Test by substitution: plugging in x = 1 gives 1 - 6 + 11 - 6 = 0. It's a root. Use synthetic division to divide out (x - 1), leaving x² - 5x + 6 = (x - 2)(x - 3). Full factorization: (x - 1)(x - 2)(x - 3).

Synthetic division is the mechanical workhorse here. Arrange coefficients in descending order, bring down the first, multiply by the root, add, repeat. It's faster and less error-prone than polynomial long division for finding factors one at a time.
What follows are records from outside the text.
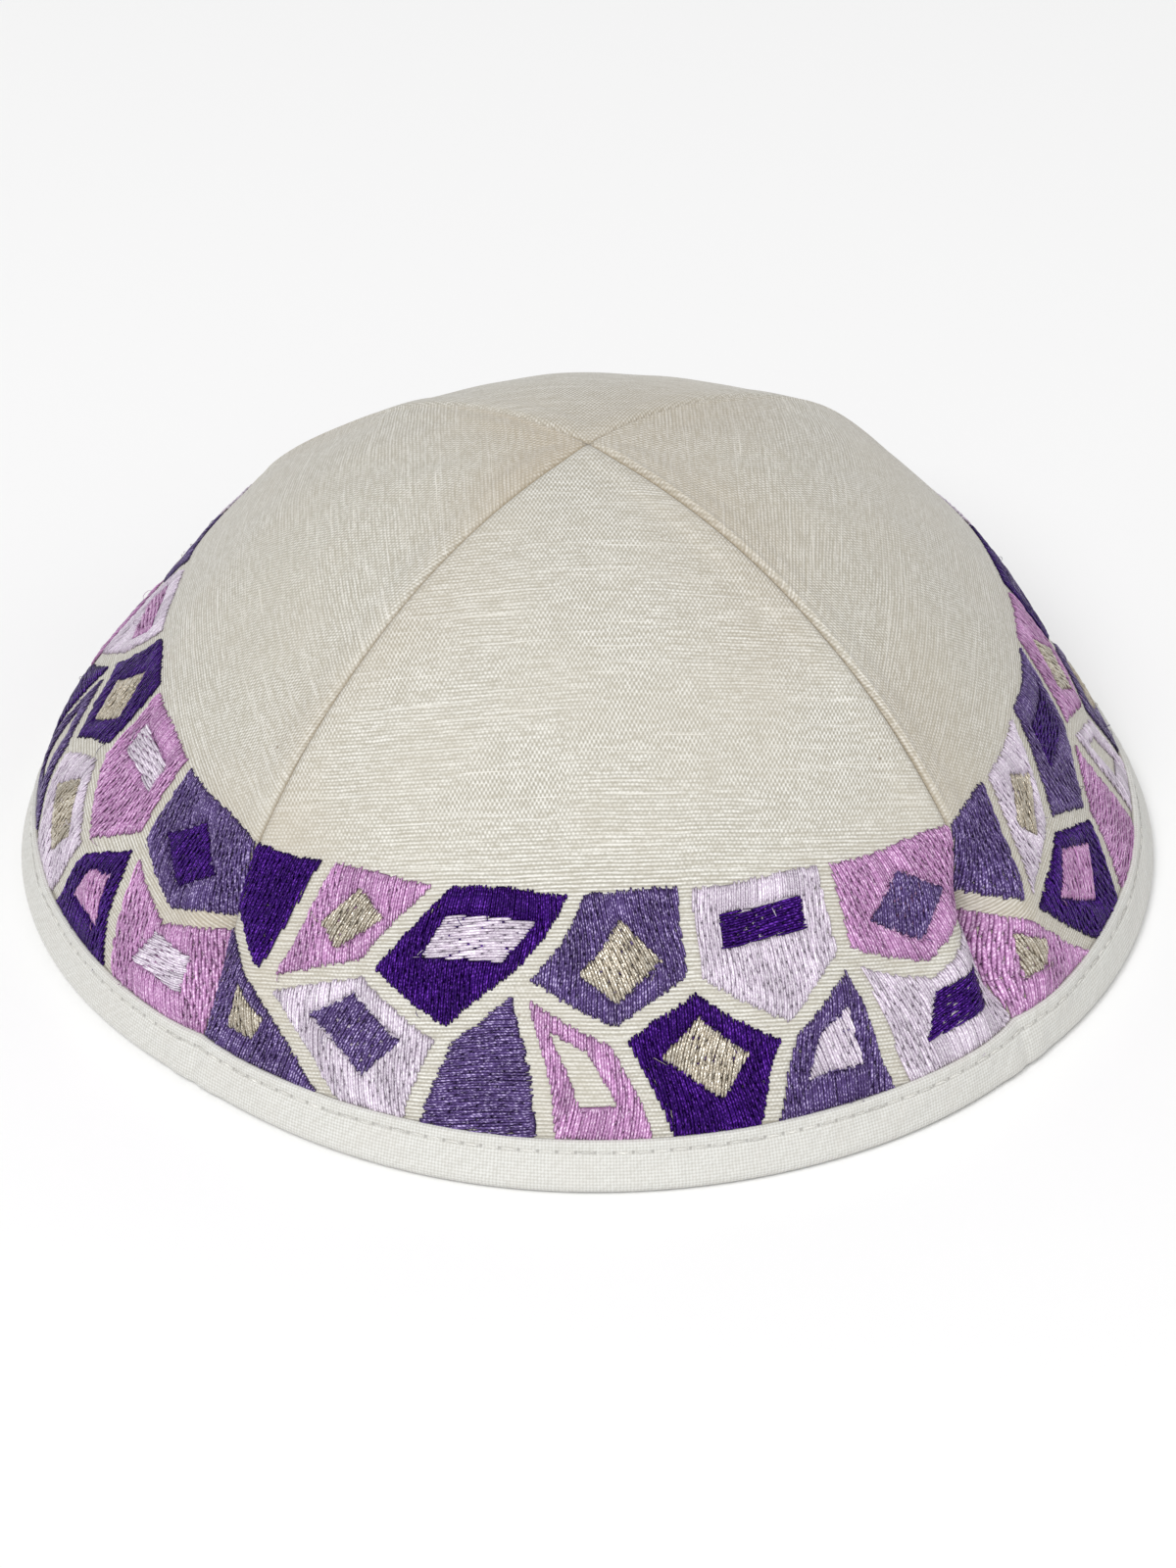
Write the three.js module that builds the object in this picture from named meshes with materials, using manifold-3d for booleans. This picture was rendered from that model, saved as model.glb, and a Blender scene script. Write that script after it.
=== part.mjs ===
// A four-gore skullcap of ribbed raw silk, standing on its rim. Each gore carries a band of embroidered
// patches above a folded bias binding. Millimetres, +Z up, the front gore faces -Y, and the origin is the
// middle of the rim on the surface that the cap stands on.
import * as THREE from "three";
import { mergeVertices } from "three/addons/utils/BufferGeometryUtils.js";
import Module from "manifold-3d";

const wasm = await Module();
wasm.setup();

// Driving sizes
const capHeight = 70; // floor to the crown point
const rimRadius = 85; // axis to the cloth's hem, in the middle of a gore
const rimPull = 1.5; // how much nearer to the axis the hem lies at a seam
const clothWall = 1.2; // silk and its backing together
const clearance = 0.3; // gap between pieces that touch on the real cap
const bindingWidth = 8; // height of the binding's outer leaf along the cloth
const bindingWall = 1; // one leaf of the binding
const bandHeight = 34.5; // embroidered band in the middle of a gore, from the binding up to its top edge
const bandDip = 4; // how much lower that top edge lies at a seam
const threadLift = 0.5; // thickness of the stitching on the cloth
const laneWidth = 2.2; // bare silk between neighbouring patches
const seamMargin = 0.5; // bare silk between a patch and the seam beside it
const seamTuck = 1.4; // how deep the stiff embroidery folds in at a seam
const tuckWidth = 5; // half width of that fold

// Worked out from the driving sizes
const goreNames = ["front", "right", "back", "left"];
const goreAngle = (2 * Math.PI) / goreNames.length;
const hemLift = bindingWall + clearance + clothWall / 2; // the hem stands inside the binding's fold
const outerLeaf = clearance + bindingWall; // outer face of the binding, from the cloth's outer face
const innerSlot = -clothWall - clearance; // the binding's slot, on the lining side
const innerLeaf = innerSlot - bindingWall; // inner face of the binding

// Facets: columns crowd towards the seams
const columns = 14;
const crownRows = 7;
const bandRows = 3;
const columnShares = Array.from({ length: columns + 1 }, (_, j) => -Math.cos((Math.PI * j) / columns));

// A meridian from the crown to the hem is one cubic curve. Its handles are shares of the radius and height:
// crownReach is the level stretch at the top, sideInset and sideRise place the handle above the hem.
function meridian({ radius, crownReach, sideInset, sideRise }) {
  return new THREE.CubicBezierCurve(
    new THREE.Vector2(0, capHeight),
    new THREE.Vector2(radius * crownReach, capHeight),
    new THREE.Vector2(radius * (1 - sideInset), hemLift + (capHeight - hemLift) * sideRise),
    new THREE.Vector2(radius, hemLift),
  );
}
const middleMeridian = meridian({ radius: rimRadius, crownReach: 0.44, sideInset: 0.23, sideRise: 0.61 });
const seamMeridian = meridian({
  radius: rimRadius - rimPull,
  crownReach: 0.44,
  sideInset: 0.09,
  sideRise: 0.62,
});
const meridianLength = middleMeridian.getLength();

// Places along a meridian, as shares of its length: 0 at the crown and 1 at the hem. In the band, v runs
// from its foot (0) to its top edge (1).
const bindingTopShare = 1 - (bindingWidth - hemLift) / meridianLength;
const bandFootShare = bindingTopShare - clearance / meridianLength;
const bindingMiddleShare = (bindingTopShare + 1) / 2;
const bandShare = (u, v) => bandFootShare - (v * (bandHeight - bandDip * u * u)) / meridianLength;

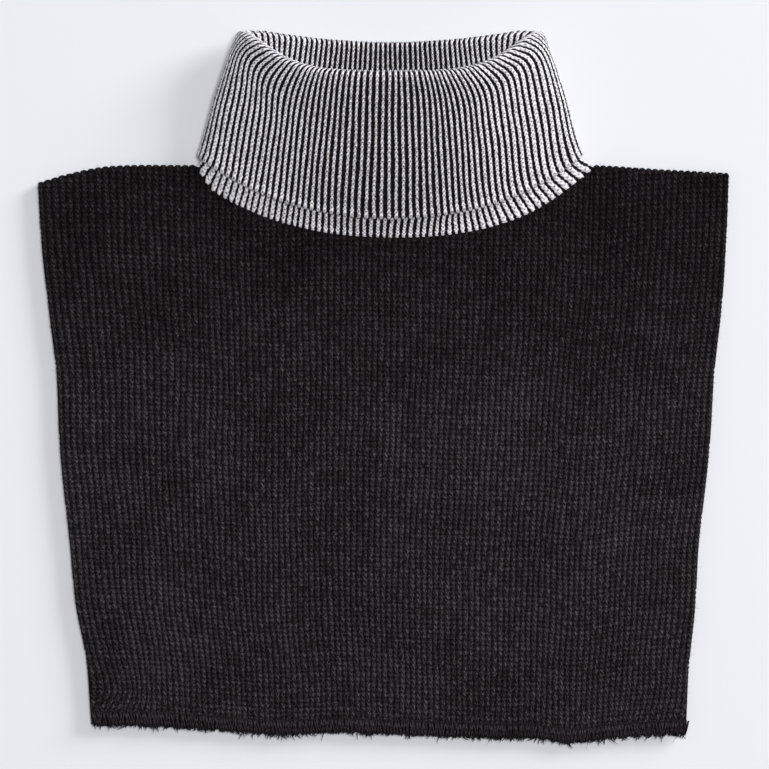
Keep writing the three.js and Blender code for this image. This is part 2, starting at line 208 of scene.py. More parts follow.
def stand_frame(share, along):
    """The stand's point, and the directions across its ribs, up it and out of it."""
    across = unit(stand_point(share + 0.001, along) - stand_point(share - 0.001, along))
    up = unit(stand_point(share, np.minimum(along + 0.02, 1))
              - stand_point(share, np.maximum(along - 0.02, 0)))
    return stand_point(share, along), across, up, unit(np.cross(across, up))


print("front of the rim, in the middle:", np.round(stand_point(np.array(0.25), np.array(1.0)), 1))

# %% [markdown]
# ## The relief of rib knit
#
# In 1x1 rib every other column of stitches, a wale, stands forward, and the ones between fall
# back and stand forward on the other side. A stitch is fullest at its middle and sinks where the
# next loop comes through it. Wale and course, the row of stitches, number every place on the
# knit. The same two numbers shape the mesh here and steer the colours later.

# %% Height of the knit at a wale and a course
rib_depth = 1.1
rib_fullness = 0.8
groove_depth, groove_width = 0.16, 0.24  # between the two legs of each stitch


def knit_height(wale, course, bead=0.16):
    """1 on the crest of a rib and 0 in the valley beside it; whole wales are crests."""
    side = 2 * np.abs(wale - np.round(wale))
    beat = np.cos(2 * pi * course)
    rib = np.cos(pi / 2 * side) ** rib_fullness
    groove = groove_depth * np.exp(-(side / groove_width) ** 2) * (1 - 0.4 * beat)
    return np.clip(rib * (1 + bead * (beat - 1) / 2) - groove, 0, 1)


def wander(wale, course, amount):
    """Ribs never run quite straight: a slow drift sideways, in wales."""
    return amount * (np.sin(0.31 * wale + 0.12 * course) * np.sin(0.17 * course + 1.3)
                     + 0.6 * np.sin(0.83 * wale - 0.21 * course + 2.1)
                     + 0.4 * np.sin(2.3 * wale + 0.43 * course + 0.4))


beside_crest = knit_height(np.array([0, 0.25, 0.5]), np.zeros(3))
print("height beside the crest:", np.round(beside_crest, 2))

# %% [markdown]
# ## Gathering grids into a mesh
#
# Each piece is made of grids of points: the outside with many columns for the ribs, the hidden
# inside with few. A strip of triangles zips two borders that have different numbers of points.
# Blender could remesh all this, but a remesh loses the numbering of the stitches.


# %% A helper that gathers grids and strips
class Knitting:
    """Points and faces of one piece. Each face's corners know their wale, course and stripe."""
    def __init__(self):
        self.points, self.faces, self.count = [], [], 0

    def add(self, points):
        ids = np.arange(self.count, self.count + points[..., 0].size).reshape(points.shape[:-1])
        self.points.append(points.reshape(-1, 3))
        self.count += ids.size
        return ids

    def grid(self, points, wale, course, chart, stripe=0.0, around=0, loop=False):
        """Faces between rows and columns. around closes each row after that many wales, and loop
        joins the last row to the first. chart is the grid's place on the flat map."""
        ids = self.add(points)
        rows, columns = ids.shape
        marks = np.stack(np.broadcast_arrays(wale, course, stripe, 0, 0 * ids), -1).astype(float)
        if around:
            ids = np.concatenate([ids, ids[:, :1]], 1)
            marks = np.concatenate([marks, marks[:, :1] + np.array([around, 0, 0, 0, 0])], 1)
        if loop:
            ids, marks = np.concatenate([ids, ids[:1]]), np.concatenate([marks, marks[:1]])
        left, bottom, right, top = chart
        marks[..., 3] = np.linspace(left, right, ids.shape[1])[None, :]
        marks[..., 4] = np.linspace(bottom, top, ids.shape[0])[:, None]
        corners = [(slice(None, -1), slice(None, -1)), (slice(None, -1), slice(1, None)),
                   (slice(1, None), slice(1, None)), (slice(1, None), slice(None, -1))]
        self.faces.append((np.stack([ids[c] for c in corners], -1).reshape(-1, 4),
                           np.stack([marks[c] for c in corners], -2).reshape(-1, 4, 5)))
        return ids[:rows, :columns]

    def zip(self, one, two, mark):
        """Triangles between two runs of points that start and end together."""
        i = j = 0
        triangles = []
        while i < len(one) - 1 or j < len(two) - 1:
            one_is_next = (i + 1) * (len(two) - 1) <= (j + 1) * (len(one) - 1)
            if j == len(two) - 1 or i < len(one) - 1 and one_is_next:
                triangles.append((one[i], one[i + 1], two[j]))
                i += 1
            else:
                triangles.append((one[i], two[j + 1], two[j]))
                j += 1
        marks = np.tile(np.array([*mark, 0.0, 0.99, 0.99]), (len(triangles), 3, 1))
        marks[:, :, 3:] += 0.005 * np.array([[0, 0], [1, 0], [0, 1]])
        self.faces.append((np.array(triangles), marks))

    def piece(self, name, material, slot):
        """The finished object, in metres and in its place in the frame."""
        mesh = bpy.data.meshes.new(name)
        points = (np.concatenate(self.points) + to_frame) * 0.001
        points[:, 2] = np.maximum(points[:, 2], 0)
        sizes = np.concatenate([np.full(len(ids), ids.shape[1]) for ids, _ in self.faces])
        loops = np.concatenate([ids.ravel() for ids, _ in self.faces])
        marks = np.concatenate([m.reshape(-1, 5) for _, m in self.faces])
        mesh.vertices.add(len(points))
        mesh.vertices.foreach_set("co", points.astype(np.float32).ravel())
        mesh.loops.add(len(loops))
        mesh.loops.foreach_set("vertex_index", loops.astype(np.int32))
        mesh.polygons.add(len(sizes))
        starts = np.concatenate([[0], np.cumsum(sizes)[:-1]])
        mesh.polygons.foreach_set("loop_start", starts.astype(np.int32))
        mesh.update(calc_edges=True)
        for map_name, columns in (("OFBake", slice(3, 5)), ("stitches", slice(0, 2))):
            layer = mesh.uv_layers.new(name=map_name)
            layer.uv.foreach_set("vector", marks[:, columns].astype(np.float32).ravel())
        stripe = mesh.attributes.new("stripe", "FLOAT", "CORNER")
        stripe.data.foreach_set("value", marks[:, 2].astype(np.float32))
        mesh.validate()
        shell = bmesh.new()
        shell.from_mesh(mesh)
        bmesh.ops.recalc_face_normals(shell, faces=shell.faces)
        shell.to_mesh(mesh)
        shell.free()
        mesh.polygons.foreach_set("use_smooth", np.ones(len(mesh.polygons), bool))
        thing = bpy.data.objects.new(name, mesh)
        bpy.context.scene.collection.objects.link(thing)
        mesh.materials.append(material)
        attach(thing, "root")
        triangles = int((sizes - 2).sum())
        print(f"{name}: {triangles} triangles")
        return thing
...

Verify Your Answer by Expanding Back

The most reliable way to check a factoring result is to multiply the factors back together. If you claim 2x² - 3x - 2 = (2x + 1)(x - 2), multiply using FOIL: 2x·x + 2x·(-2) + 1·x + 1·(-2) = 2x² - 4x + x - 2 = 2x² - 3x - 2. Matches. Many students skip this step during practice and then have no instinct for catching errors on exams. Make it automatic.

You can also verify by checking that your roots actually satisfy the original equation. If x = 2 is a root of 2x² - 3x - 2, plug it in: 2(4) - 3(2) - 2 = 8 - 6 - 2 = 0. Confirmed.

Common Mistakes That Cost Marks

Sign errors in the constant term of linear factors are the single biggest source of wrong answers. If a root is x = -3, the factor is (x + 3), not (x - 3). The factor is always (x - root), so a negative root produces a positive constant in the factor.

Forgetting to apply the leading coefficient properly when using fractional roots is another classic trap. The root x = -1/2 does not give factor (x + 1/2) — it gives (2x + 1). You scale by the denominator to keep integer coefficients, which absorbs into the overall leading coefficient.

Finally: factoring out -1 when your leading coefficient is negative. Many students stall on -x² + 4x - 3 because it starts with a negative. Pull out -1 first: -(x² - 4x + 3) = -(x - 1)(x - 3). Clean and correct.

With these patterns firmly in hand — GCF first, discriminant check, special forms, rational root theorem, and always verify by expanding — polynomial factoring becomes a straightforward procedure rather than an exercise in anxiety.